Far from distancing himself from his past musical endeavours, Delgado had some of his lyrics framed and placed in his office, and he quoted them during a 2019 commencement speech. He defended his music and has asserted that he still holds the same beliefs about racial equity and economic justice that he did then. But he has certainly shied away from the most radical parts of his rhetoric as he keeps a healthy distance between himself and the progressive wing of his party. Delgado told City & State that he has “long believed, and still believe(s)” that income inequality in the country must be corrected, though he did not directly criticize capitalism. And while he has spoken about racism in the country and that he has faced – he represents a district that is 90% white and is the first person of African American or Hispanic descent to represent any part of upstate New York in Congress – the issue of whether he considers former presidents to be white supremacists is not a topic that has come up at his town halls. So the tightrope walk continues.
For his part, Molinaro, who did not return a request for an interview about his campaign, indicated that he did not have any personal malice toward Delgado when he launched his campaign. “The truth is, I don’t dislike our member of Congress, I don’t,” he told supporters who attended the event in Rhinebeck – which also happens to be where Delgado lives. “I just don’t think he’s interested in taking up this most historic challenge.” But it didn’t stop him from attempting to tie Delgado to disgraced former Gov. Andrew Cuomo, saying he is more interested in raising millions of dollars from “the billionaires and the special interests” like Cuomo, rather than doing work to improve the district. It’s an attack that seems to be at odds with how other Republicans have described Delgado but a far cry from linking him with the most controversial of left-wing opinions. Delgado’s campaign pointed to his many town halls, bills he has had signed into law and funding he has gotten for the district in response. Delgado himself had separately mentioned his refusal of corporate PAC money and his firm belief in overturning the Citizens United ruling.

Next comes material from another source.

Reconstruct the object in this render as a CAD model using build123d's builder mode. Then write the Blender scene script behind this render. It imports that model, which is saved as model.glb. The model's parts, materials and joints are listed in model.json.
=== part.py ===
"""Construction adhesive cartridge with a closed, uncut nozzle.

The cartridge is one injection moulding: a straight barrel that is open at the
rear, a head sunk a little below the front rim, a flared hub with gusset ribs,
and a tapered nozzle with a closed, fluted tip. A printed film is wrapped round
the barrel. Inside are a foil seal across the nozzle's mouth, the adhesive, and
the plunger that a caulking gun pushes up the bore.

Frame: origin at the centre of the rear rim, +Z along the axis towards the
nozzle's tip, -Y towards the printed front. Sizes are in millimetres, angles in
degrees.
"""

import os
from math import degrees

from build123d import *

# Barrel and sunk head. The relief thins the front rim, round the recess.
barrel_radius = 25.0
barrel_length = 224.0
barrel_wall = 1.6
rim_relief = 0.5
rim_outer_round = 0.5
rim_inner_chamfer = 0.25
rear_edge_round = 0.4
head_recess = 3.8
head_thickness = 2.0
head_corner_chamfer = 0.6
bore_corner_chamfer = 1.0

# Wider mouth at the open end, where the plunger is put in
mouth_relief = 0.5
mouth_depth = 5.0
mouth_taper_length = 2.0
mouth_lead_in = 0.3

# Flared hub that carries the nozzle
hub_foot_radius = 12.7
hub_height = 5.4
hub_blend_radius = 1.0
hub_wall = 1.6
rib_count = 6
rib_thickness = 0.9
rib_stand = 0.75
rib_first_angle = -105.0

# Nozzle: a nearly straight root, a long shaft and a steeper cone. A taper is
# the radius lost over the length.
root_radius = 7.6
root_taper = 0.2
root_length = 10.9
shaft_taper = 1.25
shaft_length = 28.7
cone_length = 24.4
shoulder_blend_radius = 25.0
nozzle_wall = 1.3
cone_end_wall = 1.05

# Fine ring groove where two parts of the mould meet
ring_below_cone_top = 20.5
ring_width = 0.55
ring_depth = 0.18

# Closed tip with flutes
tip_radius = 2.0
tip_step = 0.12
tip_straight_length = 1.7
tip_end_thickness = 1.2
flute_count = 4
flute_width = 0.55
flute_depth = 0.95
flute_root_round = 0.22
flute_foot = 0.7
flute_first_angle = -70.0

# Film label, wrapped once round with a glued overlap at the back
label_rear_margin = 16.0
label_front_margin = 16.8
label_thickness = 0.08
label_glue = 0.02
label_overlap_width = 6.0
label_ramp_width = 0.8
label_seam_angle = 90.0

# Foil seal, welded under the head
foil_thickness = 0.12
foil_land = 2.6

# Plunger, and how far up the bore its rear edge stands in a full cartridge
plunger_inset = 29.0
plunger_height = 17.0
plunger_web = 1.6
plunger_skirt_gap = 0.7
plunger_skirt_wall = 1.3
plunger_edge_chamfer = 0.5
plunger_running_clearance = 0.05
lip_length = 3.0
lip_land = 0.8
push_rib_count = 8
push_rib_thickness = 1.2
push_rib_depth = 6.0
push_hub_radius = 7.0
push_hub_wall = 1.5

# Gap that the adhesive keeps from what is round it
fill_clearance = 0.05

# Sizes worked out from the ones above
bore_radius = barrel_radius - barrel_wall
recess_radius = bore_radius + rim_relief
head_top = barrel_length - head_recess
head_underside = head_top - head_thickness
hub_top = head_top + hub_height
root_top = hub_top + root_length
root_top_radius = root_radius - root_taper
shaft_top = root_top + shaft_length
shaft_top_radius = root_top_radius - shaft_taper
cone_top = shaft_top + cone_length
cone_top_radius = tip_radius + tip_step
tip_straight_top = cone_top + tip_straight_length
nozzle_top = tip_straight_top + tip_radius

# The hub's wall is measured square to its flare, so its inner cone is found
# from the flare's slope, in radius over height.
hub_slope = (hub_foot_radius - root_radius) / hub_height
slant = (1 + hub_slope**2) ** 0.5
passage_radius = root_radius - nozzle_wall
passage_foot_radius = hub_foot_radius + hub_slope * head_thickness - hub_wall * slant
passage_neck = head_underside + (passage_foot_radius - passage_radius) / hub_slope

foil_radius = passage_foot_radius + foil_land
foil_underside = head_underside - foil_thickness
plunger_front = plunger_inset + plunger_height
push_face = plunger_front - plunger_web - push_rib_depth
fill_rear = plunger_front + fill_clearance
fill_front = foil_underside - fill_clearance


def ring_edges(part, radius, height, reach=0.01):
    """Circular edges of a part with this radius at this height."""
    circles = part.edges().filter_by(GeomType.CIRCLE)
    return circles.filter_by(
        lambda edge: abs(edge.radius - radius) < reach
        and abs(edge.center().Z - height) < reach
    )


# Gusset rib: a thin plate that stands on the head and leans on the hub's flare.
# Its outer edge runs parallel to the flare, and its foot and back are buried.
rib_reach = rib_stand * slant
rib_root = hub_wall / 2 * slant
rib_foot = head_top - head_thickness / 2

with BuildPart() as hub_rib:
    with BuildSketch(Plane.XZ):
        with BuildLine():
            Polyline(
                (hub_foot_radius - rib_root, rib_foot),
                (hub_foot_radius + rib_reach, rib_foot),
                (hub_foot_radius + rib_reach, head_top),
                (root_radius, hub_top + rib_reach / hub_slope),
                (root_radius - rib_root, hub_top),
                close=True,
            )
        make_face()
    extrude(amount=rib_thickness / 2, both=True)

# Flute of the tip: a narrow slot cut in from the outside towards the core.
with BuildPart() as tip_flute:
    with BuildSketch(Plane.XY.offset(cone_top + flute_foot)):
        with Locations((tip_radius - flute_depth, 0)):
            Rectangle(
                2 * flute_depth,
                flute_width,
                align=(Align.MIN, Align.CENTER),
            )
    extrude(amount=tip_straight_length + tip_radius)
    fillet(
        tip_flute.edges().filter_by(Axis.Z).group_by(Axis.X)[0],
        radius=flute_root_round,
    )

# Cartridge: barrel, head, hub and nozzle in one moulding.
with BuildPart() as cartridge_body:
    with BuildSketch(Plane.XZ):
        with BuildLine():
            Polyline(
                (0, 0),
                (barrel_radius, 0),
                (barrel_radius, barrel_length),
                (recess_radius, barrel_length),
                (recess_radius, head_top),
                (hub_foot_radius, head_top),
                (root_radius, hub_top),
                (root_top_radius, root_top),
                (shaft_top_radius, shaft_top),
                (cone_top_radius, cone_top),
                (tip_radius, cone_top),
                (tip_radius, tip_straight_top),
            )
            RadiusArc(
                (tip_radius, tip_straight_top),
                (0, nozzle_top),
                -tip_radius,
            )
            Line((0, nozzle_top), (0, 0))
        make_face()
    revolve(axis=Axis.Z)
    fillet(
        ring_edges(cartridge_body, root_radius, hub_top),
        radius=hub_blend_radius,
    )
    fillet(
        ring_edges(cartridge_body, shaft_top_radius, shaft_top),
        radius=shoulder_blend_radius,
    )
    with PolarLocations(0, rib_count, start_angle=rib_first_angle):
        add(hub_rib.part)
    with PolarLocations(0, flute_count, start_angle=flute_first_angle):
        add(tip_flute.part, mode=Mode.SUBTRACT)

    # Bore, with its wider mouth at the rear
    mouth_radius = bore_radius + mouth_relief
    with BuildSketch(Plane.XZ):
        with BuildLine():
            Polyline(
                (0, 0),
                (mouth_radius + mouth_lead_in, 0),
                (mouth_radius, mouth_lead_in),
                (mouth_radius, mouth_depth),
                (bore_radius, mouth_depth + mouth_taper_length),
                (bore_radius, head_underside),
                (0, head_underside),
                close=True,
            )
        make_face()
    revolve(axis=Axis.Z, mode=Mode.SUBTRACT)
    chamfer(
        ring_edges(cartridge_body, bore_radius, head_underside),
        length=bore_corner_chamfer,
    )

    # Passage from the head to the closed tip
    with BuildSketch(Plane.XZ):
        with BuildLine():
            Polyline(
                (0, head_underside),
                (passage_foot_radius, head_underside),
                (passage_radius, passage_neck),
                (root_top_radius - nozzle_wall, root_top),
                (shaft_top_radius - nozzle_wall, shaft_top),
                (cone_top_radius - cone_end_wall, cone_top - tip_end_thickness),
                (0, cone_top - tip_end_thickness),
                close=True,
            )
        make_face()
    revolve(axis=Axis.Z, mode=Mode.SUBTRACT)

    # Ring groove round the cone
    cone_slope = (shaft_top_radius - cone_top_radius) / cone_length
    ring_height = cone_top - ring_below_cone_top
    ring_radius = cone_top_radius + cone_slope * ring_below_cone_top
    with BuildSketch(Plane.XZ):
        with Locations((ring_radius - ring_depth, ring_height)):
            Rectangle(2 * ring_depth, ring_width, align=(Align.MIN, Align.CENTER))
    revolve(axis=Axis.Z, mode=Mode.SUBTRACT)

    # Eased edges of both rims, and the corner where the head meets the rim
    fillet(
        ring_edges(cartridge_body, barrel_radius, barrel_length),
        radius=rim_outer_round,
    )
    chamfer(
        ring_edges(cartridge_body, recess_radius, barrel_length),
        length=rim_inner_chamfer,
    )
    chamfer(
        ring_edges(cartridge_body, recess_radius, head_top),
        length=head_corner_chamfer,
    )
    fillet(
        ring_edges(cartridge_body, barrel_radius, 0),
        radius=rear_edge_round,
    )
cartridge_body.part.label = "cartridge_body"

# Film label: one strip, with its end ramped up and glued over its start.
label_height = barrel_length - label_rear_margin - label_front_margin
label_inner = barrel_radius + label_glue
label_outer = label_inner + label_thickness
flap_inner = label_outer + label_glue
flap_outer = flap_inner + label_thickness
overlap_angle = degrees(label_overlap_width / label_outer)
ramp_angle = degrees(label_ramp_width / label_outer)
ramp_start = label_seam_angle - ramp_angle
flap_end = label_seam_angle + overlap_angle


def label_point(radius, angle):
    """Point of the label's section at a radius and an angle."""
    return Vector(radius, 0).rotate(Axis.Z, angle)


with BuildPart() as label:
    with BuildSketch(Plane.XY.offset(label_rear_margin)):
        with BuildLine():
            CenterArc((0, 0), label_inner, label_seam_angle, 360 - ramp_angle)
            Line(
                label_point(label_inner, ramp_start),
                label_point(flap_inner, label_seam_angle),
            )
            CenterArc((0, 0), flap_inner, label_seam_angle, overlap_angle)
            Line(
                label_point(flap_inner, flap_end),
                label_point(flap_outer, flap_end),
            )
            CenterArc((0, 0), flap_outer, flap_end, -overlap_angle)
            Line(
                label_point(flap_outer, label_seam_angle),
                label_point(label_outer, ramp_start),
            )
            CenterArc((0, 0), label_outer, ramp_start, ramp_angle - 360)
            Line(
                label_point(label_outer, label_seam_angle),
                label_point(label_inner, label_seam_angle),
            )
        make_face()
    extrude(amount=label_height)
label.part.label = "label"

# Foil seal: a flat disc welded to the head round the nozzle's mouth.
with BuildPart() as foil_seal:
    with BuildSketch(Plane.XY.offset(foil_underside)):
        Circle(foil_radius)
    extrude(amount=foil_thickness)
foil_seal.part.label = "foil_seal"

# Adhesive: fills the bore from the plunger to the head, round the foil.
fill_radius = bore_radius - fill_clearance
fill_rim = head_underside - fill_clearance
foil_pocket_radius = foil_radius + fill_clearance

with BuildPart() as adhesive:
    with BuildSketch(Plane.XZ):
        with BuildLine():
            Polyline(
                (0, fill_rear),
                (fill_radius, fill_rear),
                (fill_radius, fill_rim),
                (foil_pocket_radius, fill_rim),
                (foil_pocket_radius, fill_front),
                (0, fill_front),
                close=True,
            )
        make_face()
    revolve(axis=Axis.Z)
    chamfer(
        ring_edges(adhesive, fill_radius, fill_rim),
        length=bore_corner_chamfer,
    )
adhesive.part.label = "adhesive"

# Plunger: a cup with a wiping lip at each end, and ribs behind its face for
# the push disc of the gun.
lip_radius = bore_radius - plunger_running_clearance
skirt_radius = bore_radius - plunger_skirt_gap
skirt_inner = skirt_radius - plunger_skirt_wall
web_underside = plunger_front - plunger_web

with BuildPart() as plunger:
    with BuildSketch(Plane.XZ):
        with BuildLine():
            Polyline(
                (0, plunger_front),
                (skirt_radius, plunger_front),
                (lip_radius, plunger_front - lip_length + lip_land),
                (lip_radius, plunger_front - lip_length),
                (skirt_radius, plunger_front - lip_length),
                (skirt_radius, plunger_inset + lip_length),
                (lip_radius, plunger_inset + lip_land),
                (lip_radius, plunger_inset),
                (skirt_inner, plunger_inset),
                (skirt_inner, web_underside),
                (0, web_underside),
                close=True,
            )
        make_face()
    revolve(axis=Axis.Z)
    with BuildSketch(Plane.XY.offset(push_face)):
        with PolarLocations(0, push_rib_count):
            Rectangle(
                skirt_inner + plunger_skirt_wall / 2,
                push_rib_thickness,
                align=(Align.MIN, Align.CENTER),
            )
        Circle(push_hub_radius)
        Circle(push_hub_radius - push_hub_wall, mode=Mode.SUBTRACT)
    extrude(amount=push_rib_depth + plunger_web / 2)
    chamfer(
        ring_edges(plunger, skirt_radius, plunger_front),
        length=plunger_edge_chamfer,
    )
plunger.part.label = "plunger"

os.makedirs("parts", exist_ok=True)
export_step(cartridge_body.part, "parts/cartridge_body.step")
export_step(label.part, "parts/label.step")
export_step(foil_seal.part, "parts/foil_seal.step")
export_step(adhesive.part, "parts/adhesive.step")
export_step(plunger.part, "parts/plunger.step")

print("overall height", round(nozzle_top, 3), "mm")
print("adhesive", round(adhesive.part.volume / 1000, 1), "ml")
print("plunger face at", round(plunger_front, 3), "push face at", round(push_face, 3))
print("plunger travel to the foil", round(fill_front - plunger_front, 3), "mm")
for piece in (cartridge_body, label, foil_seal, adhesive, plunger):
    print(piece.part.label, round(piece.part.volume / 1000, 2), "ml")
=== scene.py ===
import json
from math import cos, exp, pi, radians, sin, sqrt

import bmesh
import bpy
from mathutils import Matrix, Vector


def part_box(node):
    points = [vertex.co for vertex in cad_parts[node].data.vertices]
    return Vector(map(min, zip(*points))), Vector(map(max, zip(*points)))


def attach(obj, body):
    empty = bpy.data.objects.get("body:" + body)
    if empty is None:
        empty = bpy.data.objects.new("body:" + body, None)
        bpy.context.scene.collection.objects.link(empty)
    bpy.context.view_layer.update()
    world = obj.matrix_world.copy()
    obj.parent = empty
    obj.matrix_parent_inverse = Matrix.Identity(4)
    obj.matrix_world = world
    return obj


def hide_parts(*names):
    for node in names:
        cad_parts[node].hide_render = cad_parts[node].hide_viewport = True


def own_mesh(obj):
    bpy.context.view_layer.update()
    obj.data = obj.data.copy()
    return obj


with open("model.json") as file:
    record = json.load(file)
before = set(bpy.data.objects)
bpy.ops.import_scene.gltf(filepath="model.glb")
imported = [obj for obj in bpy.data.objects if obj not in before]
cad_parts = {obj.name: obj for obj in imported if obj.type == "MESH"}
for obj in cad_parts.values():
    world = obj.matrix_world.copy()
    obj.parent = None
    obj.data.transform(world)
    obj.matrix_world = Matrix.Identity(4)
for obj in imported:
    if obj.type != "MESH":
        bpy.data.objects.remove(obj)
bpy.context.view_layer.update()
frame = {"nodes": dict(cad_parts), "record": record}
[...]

The biggest unknown going into 2022 is how redistricting will change Delgado’s district and its dynamics. The state Independent Redistricting Commission recently released two draft plans for congressional districts – one supported by Democrats and the other by Republicans – that offer very different visions for this region of New York. Whether Delgado benefits by gaining a greater Democratic enrollment advantage, has the misfortune of losing the advantage he has now or finds himself in the unenviable position of ending up in someone else’s district, it’s impossible to guess what the 2022 election cycle might hold for the vulnerable Democrat. Wherever those district lines are drawn, he’ll probably be in every corner, hosting a town hall.